== SOURCE EXCERPT
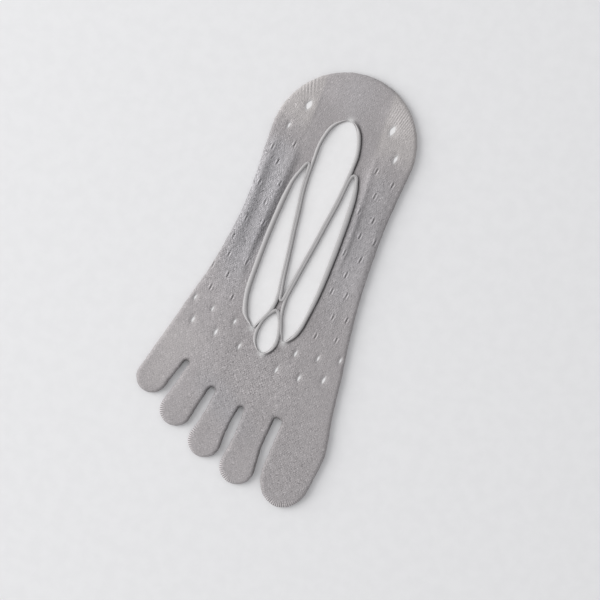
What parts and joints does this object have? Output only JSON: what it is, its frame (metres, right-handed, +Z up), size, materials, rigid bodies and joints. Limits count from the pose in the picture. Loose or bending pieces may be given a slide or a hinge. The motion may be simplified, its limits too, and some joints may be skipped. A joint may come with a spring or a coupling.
{
  "type": "toe sock on a foot-shaped card",
  "caption": "Flat toe sock in light grey knit, its instep open between narrow rolled-edge straps that meet above a small loop, stretched over a foot-shaped card that fills it.",
  "frame": {"origin": "under the middle of the sock's own bounds, on the ground that the sole lies on", "axes": "+Y from the toes to the heel, +X to the big toe's side, +Z up out of the instep"},
  "size_m": [0.1036, 0.2198, 0.0054],
  "materials": {
    "grey_knit": "fine matt knit",
    "grey_rolled_knit": "fine matt knit, rolled",
    "white_card": "smooth matt card"
  },
  "bodies": {
    "root": {"sock_body": "grey_knit", "instep_straps": "grey_knit", "centre_opening_welt": "grey_rolled_knit", "lateral_opening_welt": "grey_rolled_knit", "medial_opening_welt": "grey_rolled_knit", "toe_end_opening_welt": "grey_rolled_knit", "form_card": "white_card"}
  },
  "joints": []
}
====
*TASK BRIEF*
Copy every line verbatim.

*EXERCISE SOLUTION*
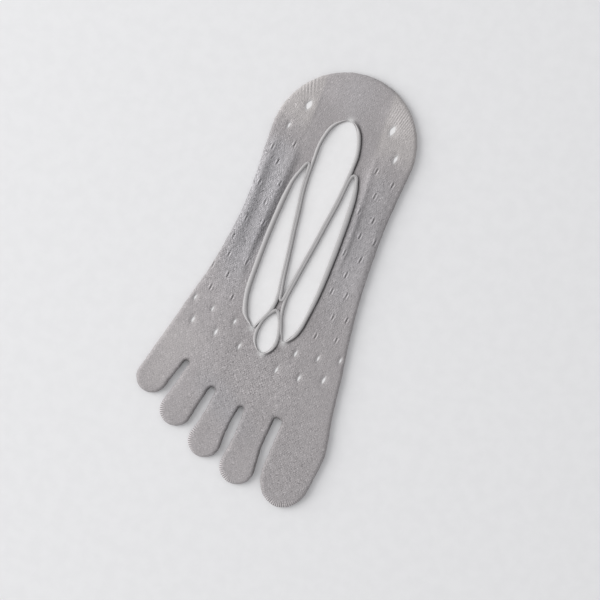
What parts and joints does this object have? Output only JSON: what it is, its frame (metres, right-handed, +Z up), size, materials, rigid bodies and joints. Limits count from the pose in the picture. Loose or bending pieces may be given a slide or a hinge. The motion may be simplified, its limits too, and some joints may be skipped. A joint may come with a spring or a coupling.
{
  "type": "toe sock on a foot-shaped card",
  "caption": "Flat toe sock in light grey knit, its instep open between narrow rolled-edge straps that meet above a small loop, stretched over a foot-shaped card that fills it.",
  "frame": {"origin": "under the middle of the sock's own bounds, on the ground that the sole lies on", "axes": "+Y from the toes to the heel, +X to the big toe's side, +Z up out of the instep"},
  "size_m": [0.1036, 0.2198, 0.0054],
  "materials": {
    "grey_knit": "fine matt knit",
    "grey_rolled_knit": "fine matt knit, rolled",
    "white_card": "smooth matt card"
  },
  "bodies": {
    "root": {"sock_body": "grey_knit", "instep_straps": "grey_knit", "centre_opening_welt": "grey_rolled_knit", "lateral_opening_welt": "grey_rolled_knit", "medial_opening_welt": "grey_rolled_knit", "toe_end_opening_welt": "grey_rolled_knit", "form_card": "white_card"}
  },
  "joints": []
}